Work instructions:
Output the records. Match them exactly.

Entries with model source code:
━━━

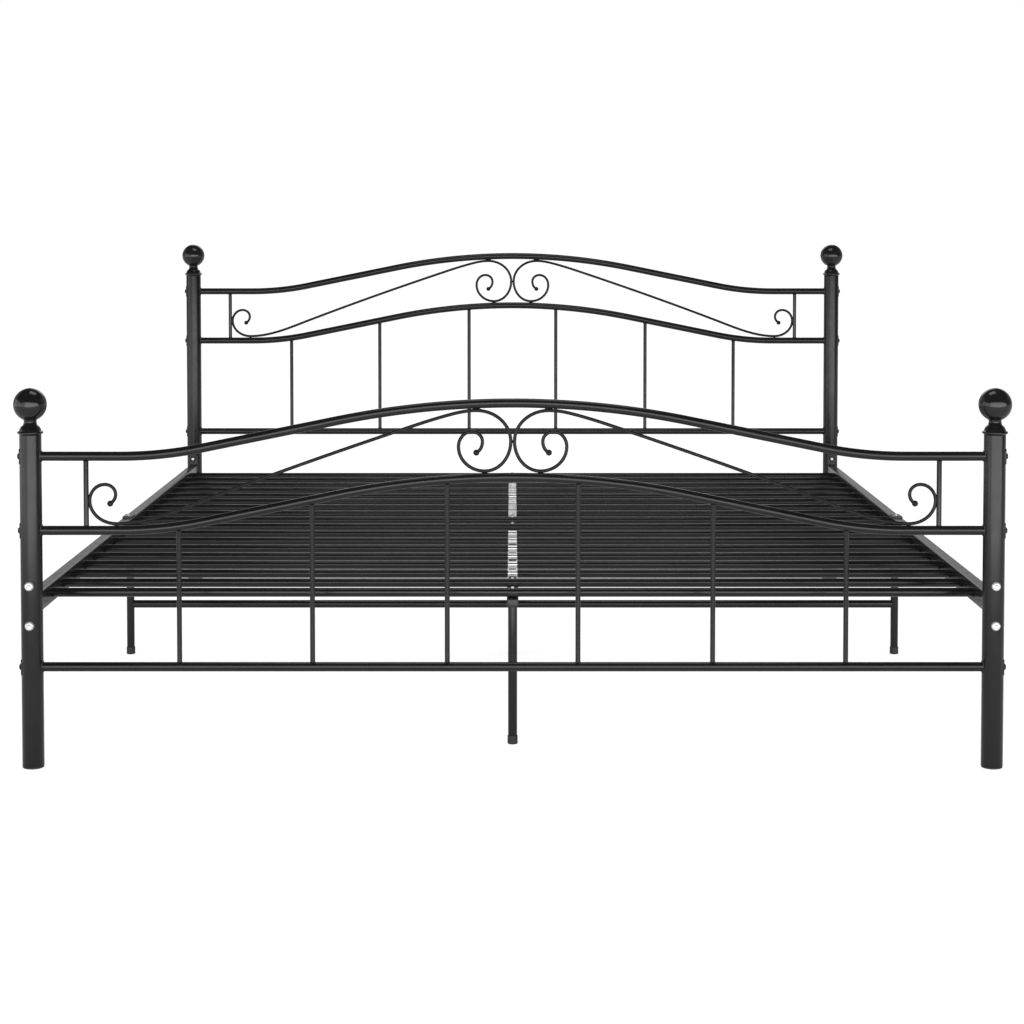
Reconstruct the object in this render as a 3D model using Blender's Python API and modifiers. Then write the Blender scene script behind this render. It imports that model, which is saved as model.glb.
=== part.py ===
"""Metal bed frame for a 180 x 200 cm mattress, in metres, +Z up.

The origin is on the floor under the middle of the bed. X runs across the bed, the
footboard is at -Y and the headboard at +Y. The posts are open tubes. The rails,
rods, slats and legs are solid bars of the real tubes' outer size, and neighbouring
pieces keep a gap of GAP.
"""

import math

import bmesh
import bpy
from mathutils import Matrix, Vector
from mathutils.geometry import interpolate_bezier

# Layout
POST_SPAN = 1.860
POST_REACH = 2.040
GAP = 0.0003
WELD_DISTANCE = 0.00001
SIDES = {"left": -1, "right": 1}

# Posts, finials and glides. A finial's heights are from the middle of its ball.
POST_RADIUS = 0.021
POST_WALL = 0.0015
POST_SEGMENTS = 24
POST_CUTTER_LENGTH = 0.120
PLUG_CLEARANCE = 0.0004
PLUG_RADIUS = POST_RADIUS - POST_WALL - PLUG_CLEARANCE
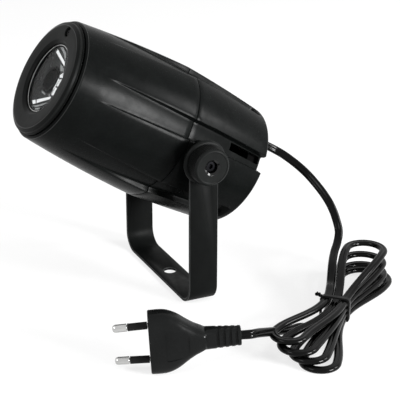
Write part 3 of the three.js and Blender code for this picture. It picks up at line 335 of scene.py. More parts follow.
class PinspotHousing(bpy.types.PropertyGroup):
    tint: bpy.props.FloatVectorProperty(
        name="Housing tint", description="Colour of the moulded housing", subtype="COLOR", size=3, min=0, max=1,
        default=(0.0026, 0.003, 0.0029),
    )
    roughness: bpy.props.FloatProperty(
        name="Housing roughness", description="Roughness of the moulded housing", subtype="FACTOR", min=0, max=1,
        default=0.27,
    )
    grain: bpy.props.FloatProperty(
        name="Grain", description="Width of the moulded grain", subtype="DISTANCE", unit="LENGTH", default=0.0006,
        min=0.0001, max=0.01,
    )
    edge_round: bpy.props.FloatProperty(
        name="Edge rounding", description="Rounding of the shells' edges at the seam", subtype="DISTANCE",
        unit="LENGTH", default=0.0002, min=0.00005, max=0.001,
    )


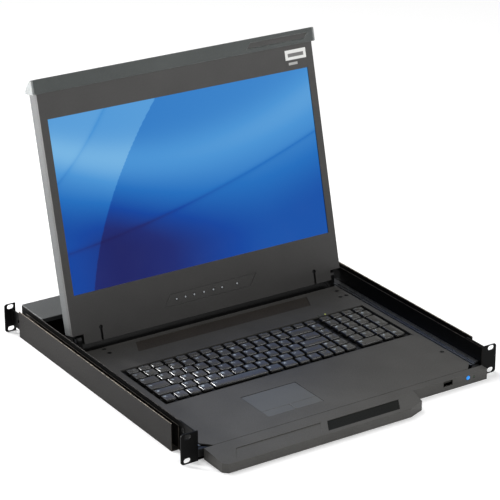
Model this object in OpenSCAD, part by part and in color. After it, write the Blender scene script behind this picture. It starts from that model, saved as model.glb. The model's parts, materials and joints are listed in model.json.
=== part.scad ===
// Rack console drawer, one unit high: a keyboard, touchpad and folding screen on
// ball slides, with the switch electronics in a bay behind them.
// X runs to the right, Y to the back of the rack, Z up. The origin is the centre
// of the four front rack slots, on the front face of the ears. The drawer is in
// and the screen is open.

/* [Rack] */
// Distance between the slot centres across the rack
slot_span = 465.1; // [464.5:0.1:465.7]
// Distance between the upper and the lower slot
slot_rise = 31.75; // [31:0.05:32.5]
// Width over both ears
ear_span = 482.6; // [480:0.1:484]
// Height of an ear
ear_h = 40.6; // [38:0.2:43]
// Thickness of the ear plate
ear_t = 2; // [1.5:0.1:2.4]
// Width of a rack slot
slot_w = 6.8; // [6:0.1:7.5]
// Length of a rack slot, end to end
slot_l = 10; // [8:0.5:12]
// Distance from the front ears to the rear ears
rack_depth = 461; // [456:1:520]

/* [Case] */
// Width over the side walls of the case
case_w = 440; // [438:0.5:441]
// Back of the case
case_back = 450; // [448:0.5:452]
// Underside of the case
case_floor = -20.5; // [-21:0.1:-20.4]
// Top edge of the side walls
case_top = 18.5; // [17:0.1:20]
// Sheet thickness of the case
sheet = 1.2; // [1:0.1:1.4]
// Front of the electronics bay
bay_front = 392; // [390:0.5:396]
// Number of computer ports on the back
port_count = 8; // [4:1:8]

/* [Outer rails] */
// Distance from the centre to the outside of a rail
rail_x = 232; // [231:0.1:233]
// Front end of the rail plate
rail_front = 38; // [37:0.5:44]
// Back end of the rail plate
rail_back = 436; // [430:1:440]
// Top edge of the rail plate
rail_top = 17.4; // [15:0.1:18.4]

/* [Drawer] */
// Width of the deck and the tray under it
deck_w = 414.8; // [412:0.2:415.2]
// Height of the deck surface
deck_z = -5; // [-5.4:0.1:-4.8]
// Back end of the tray
tray_back = 388; // [384:0.5:390]
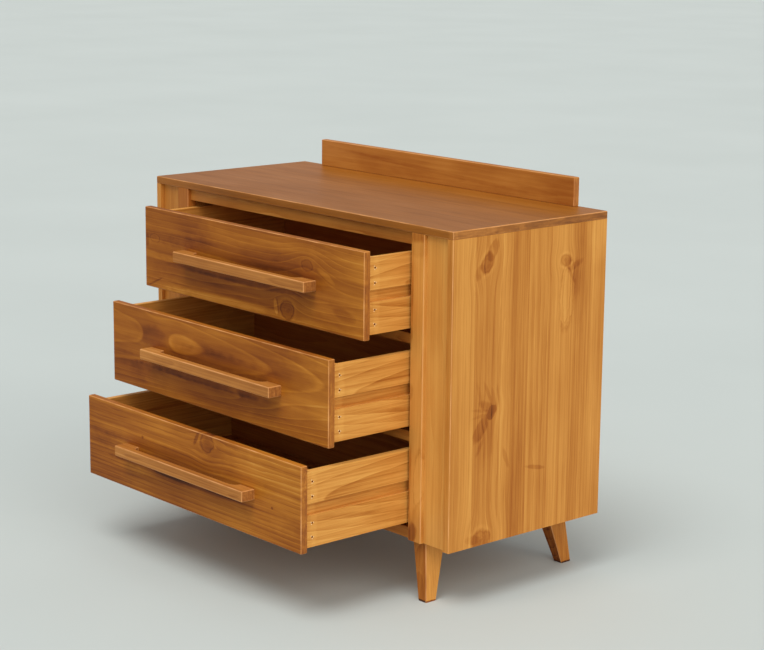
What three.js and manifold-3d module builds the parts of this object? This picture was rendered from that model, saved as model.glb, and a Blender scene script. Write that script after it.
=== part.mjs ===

━━━

Answer to the problem:
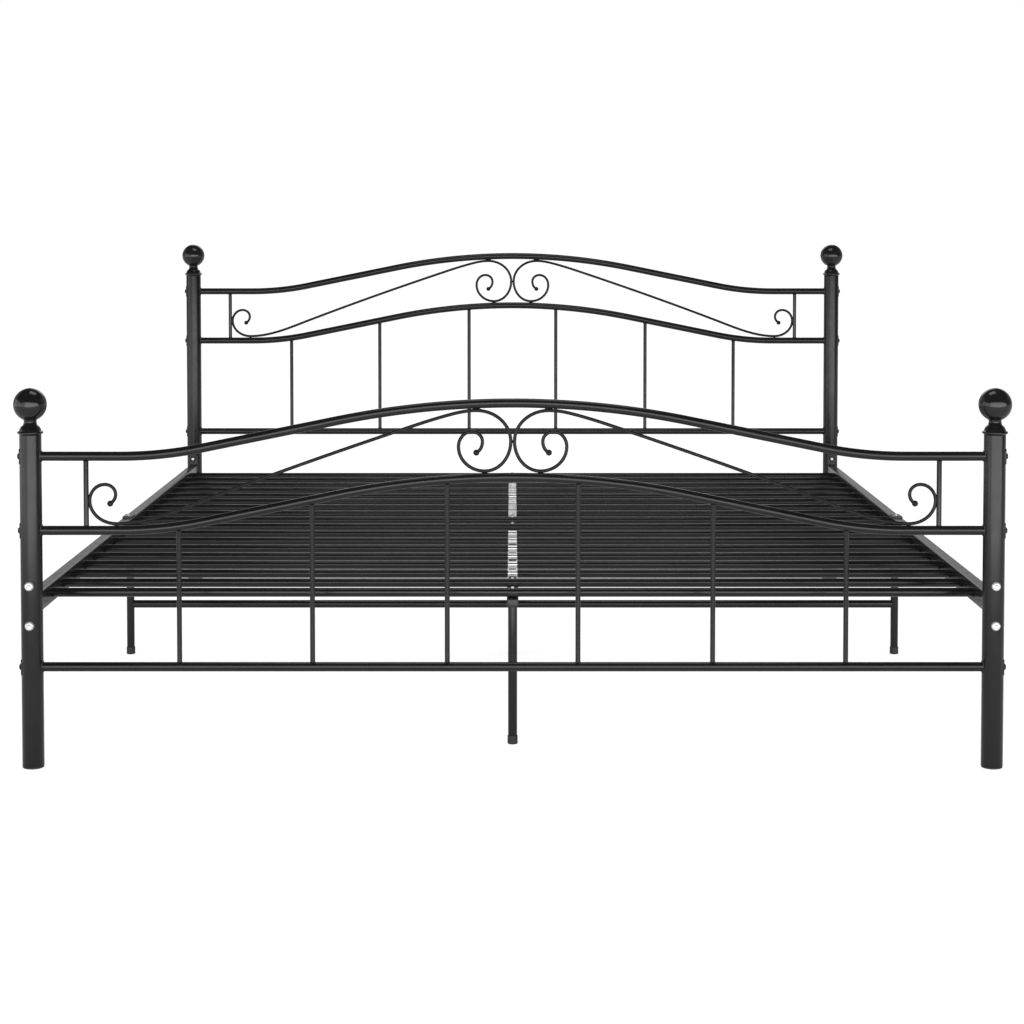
Reconstruct the object in this render as a 3D model using Blender's Python API and modifiers. Then write the Blender scene script behind this render. It imports that model, which is saved as model.glb.
=== part.py ===
"""Metal bed frame for a 180 x 200 cm mattress, in metres, +Z up.

The origin is on the floor under the middle of the bed. X runs across the bed, the
footboard is at -Y and the headboard at +Y. The posts are open tubes. The rails,
rods, slats and legs are solid bars of the real tubes' outer size, and neighbouring
pieces keep a gap of GAP.
"""

import math

import bmesh
import bpy
from mathutils import Matrix, Vector
from mathutils.geometry import interpolate_bezier

# Layout
POST_SPAN = 1.860
POST_REACH = 2.040
GAP = 0.0003
WELD_DISTANCE = 0.00001
SIDES = {"left": -1, "right": 1}

# Posts, finials and glides. A finial's heights are from the middle of its ball.
POST_RADIUS = 0.021
POST_WALL = 0.0015
POST_SEGMENTS = 24
POST_CUTTER_LENGTH = 0.120
PLUG_CLEARANCE = 0.0004
PLUG_RADIUS = POST_RADIUS - POST_WALL - PLUG_CLEARANCE
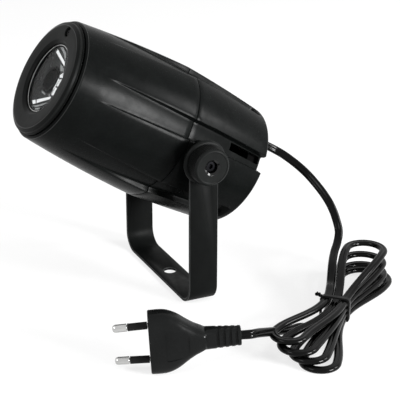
Write part 3 of the three.js and Blender code for this picture. It picks up at line 335 of scene.py. More parts follow.
class PinspotHousing(bpy.types.PropertyGroup):
    tint: bpy.props.FloatVectorProperty(
        name="Housing tint", description="Colour of the moulded housing", subtype="COLOR", size=3, min=0, max=1,
        default=(0.0026, 0.003, 0.0029),
    )
    roughness: bpy.props.FloatProperty(
        name="Housing roughness", description="Roughness of the moulded housing", subtype="FACTOR", min=0, max=1,
        default=0.27,
    )
    grain: bpy.props.FloatProperty(
        name="Grain", description="Width of the moulded grain", subtype="DISTANCE", unit="LENGTH", default=0.0006,
        min=0.0001, max=0.01,
    )
    edge_round: bpy.props.FloatProperty(
        name="Edge rounding", description="Rounding of the shells' edges at the seam", subtype="DISTANCE",
        unit="LENGTH", default=0.0002, min=0.00005, max=0.001,
    )


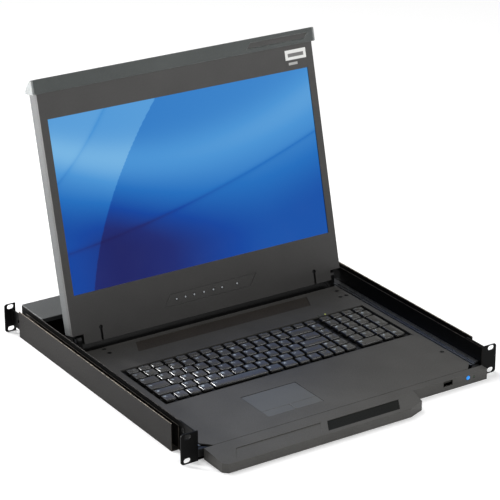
Model this object in OpenSCAD, part by part and in color. After it, write the Blender scene script behind this picture. It starts from that model, saved as model.glb. The model's parts, materials and joints are listed in model.json.
=== part.scad ===
// Rack console drawer, one unit high: a keyboard, touchpad and folding screen on
// ball slides, with the switch electronics in a bay behind them.
// X runs to the right, Y to the back of the rack, Z up. The origin is the centre
// of the four front rack slots, on the front face of the ears. The drawer is in
// and the screen is open.

/* [Rack] */
// Distance between the slot centres across the rack
slot_span = 465.1; // [464.5:0.1:465.7]
// Distance between the upper and the lower slot
slot_rise = 31.75; // [31:0.05:32.5]
// Width over both ears
ear_span = 482.6; // [480:0.1:484]
// Height of an ear
ear_h = 40.6; // [38:0.2:43]
// Thickness of the ear plate
ear_t = 2; // [1.5:0.1:2.4]
// Width of a rack slot
slot_w = 6.8; // [6:0.1:7.5]
// Length of a rack slot, end to end
slot_l = 10; // [8:0.5:12]
// Distance from the front ears to the rear ears
rack_depth = 461; // [456:1:520]

/* [Case] */
// Width over the side walls of the case
case_w = 440; // [438:0.5:441]
// Back of the case
case_back = 450; // [448:0.5:452]
// Underside of the case
case_floor = -20.5; // [-21:0.1:-20.4]
// Top edge of the side walls
case_top = 18.5; // [17:0.1:20]
// Sheet thickness of the case
sheet = 1.2; // [1:0.1:1.4]
// Front of the electronics bay
bay_front = 392; // [390:0.5:396]
// Number of computer ports on the back
port_count = 8; // [4:1:8]

/* [Outer rails] */
// Distance from the centre to the outside of a rail
rail_x = 232; // [231:0.1:233]
// Front end of the rail plate
rail_front = 38; // [37:0.5:44]
// Back end of the rail plate
rail_back = 436; // [430:1:440]
// Top edge of the rail plate
rail_top = 17.4; // [15:0.1:18.4]

/* [Drawer] */
// Width of the deck and the tray under it
deck_w = 414.8; // [412:0.2:415.2]
// Height of the deck surface
deck_z = -5; // [-5.4:0.1:-4.8]
// Back end of the tray
tray_back = 388; // [384:0.5:390]
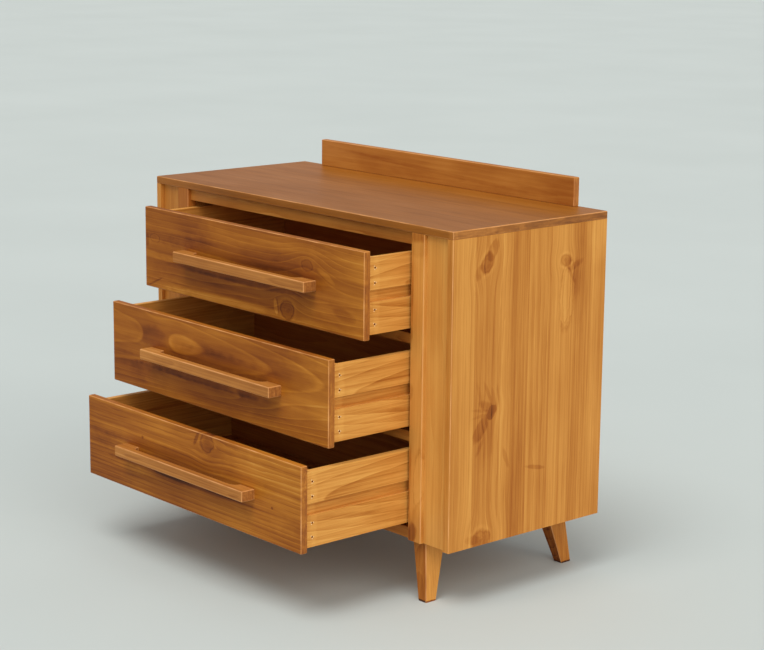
What three.js and manifold-3d module builds the parts of this object? This picture was rendered from that model, saved as model.glb, and a Blender scene script. Write that script after it.
=== part.mjs ===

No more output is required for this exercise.